Apa Benar Ekspor Batu Bara Berpotensi Dilarang? Cek Faktanya
Jakarta, CNBC Indonesia - Harga batu bara dunia tengah membara, sampai pada kemarin, harga emas hitam ini nyaman bertengger di angka US$ 400 per ton atau tepatnya di pasar ICE Newcastle (Australia) ditutup di US$ 426,85/troy ons.
Kenaikan harga batu bara ini jelas sedikit membuat ketar-ketir Indonesia, pasalnya dengan harga yang tinggi itu, keinginan untuk menjual batu bara ke luar negeri atau ekspor menjadi tinggi ketimbang mensuplai batu bara ke dalam negeri (Domestic Market Obligation/DMO) dengan patokan harga US$ 70 per ton.
Karena adanya kekhawatiran itu, muncul isu bahwa ekspor batu bara berpotensi akan dilarang lagi, hal ini juga menyusul statement dari Ketua Asosiasi Pertambangan Batu Bara Indonesia (APBI) yang sempat mengatakan bahwa ada potensi larangan ekspor apabila produsen batu bara gagal memasok batu bara untuk kewajiban domestik.
Lalu apa benar ekspor batu bara akan dibatasi dan dilarang lagi?
Direktur Eksekutif APBI, Hendra Sinadia mengatakan bahwa, pernyataan dari Ketua APBI tersebut pada dasarnya hanya mengingatkan potensi disrupsi kelancaran pasokan domestik bisa saja terjadi jika disparitas harga ekspor dan domestik semakin melebar.
Untuk mengantisipasi disrupsi itu, kata Hendra, sejatinya pemerintah juga sudah melakukan beberapa hal antara lain melalui pengintegrasian sistem pengawasan PLN dengan Minerba, serta diluncurkannya Sistem Informasi Mineral dan Batu Bara (Simbara).
"Para anggota APBI yang telah memiliki kontrak penjualan ke PLN akan tetap berkomitmen memenuhi kebutuhan kelistrikan nasional," terang Hendra kepada CNBC Indonesia, Kamis (10/3/2022).
Tercatat dalam data MODI Minerba Kementerian ESDM, realisasi ekspor untuk periode Januari - Februai 2022 hanya sekitar 19 juta ton atau lebih rendah 66% dibandingkan periode yang sama di 2021.
Sebelumnya, PT PLN (Persero) juga memastikan pasokan batu bara untuk kebutuhan pembangkit listrik tenaga uap (PLTU) tercukupi dan dalam kondisi aman, di tengah perang Rusia dan Ukraina yang membuat harga batu bara meroket.
Sesuai arahan Menteri ESDM dan Menteri BUMN, saat ini mekanisme pasokan kebutuhan batu bara sudah dibenahi oleh PLN dengan melakukan kontrak jangka panjang.
Ditambah saat ini pasokan batu bara dapat dipantau dengan monitor kewajiban pemenuhan kebutuhan dalam negeri (Domestic Market Obligation/DMO) yang terpantau secara digital, serta terintegrasi dengan sistem database di lintas Kementerian ESDM.
"Khususnya di PLN, untuk energi sudah buat kontrak sejak awal tahun, sebelum 2022 kita sudah membuat kontrak.

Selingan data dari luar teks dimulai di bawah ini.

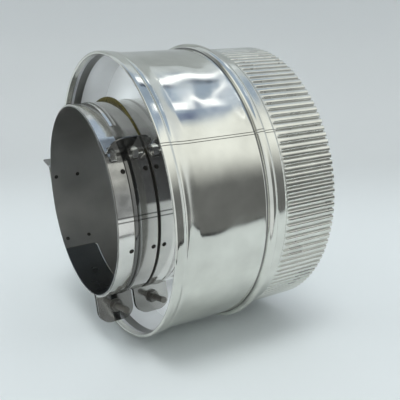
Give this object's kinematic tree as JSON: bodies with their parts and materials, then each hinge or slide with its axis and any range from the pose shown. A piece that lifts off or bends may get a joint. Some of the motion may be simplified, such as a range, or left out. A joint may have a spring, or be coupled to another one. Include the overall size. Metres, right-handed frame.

Baik batubara, gas, dan BBM melalui kerjasama dengan PT Pertamina (Persero)," jelas EVP Batu bara PLN, Sapto Aji Nugroho kepada CNBC Indonesia, Senin (7/3/2022).
Bahkan untuk mengantisipasinya, kata Sapto, PLN telah memenuhi pasokan melebihi kebutuhan seperti biasanya. Jadi, para pemasok batu bara untuk PLN dipastikan telah memenuhi kewajibannya baik untuk DMO atau kontrak tambahan di luar DMO.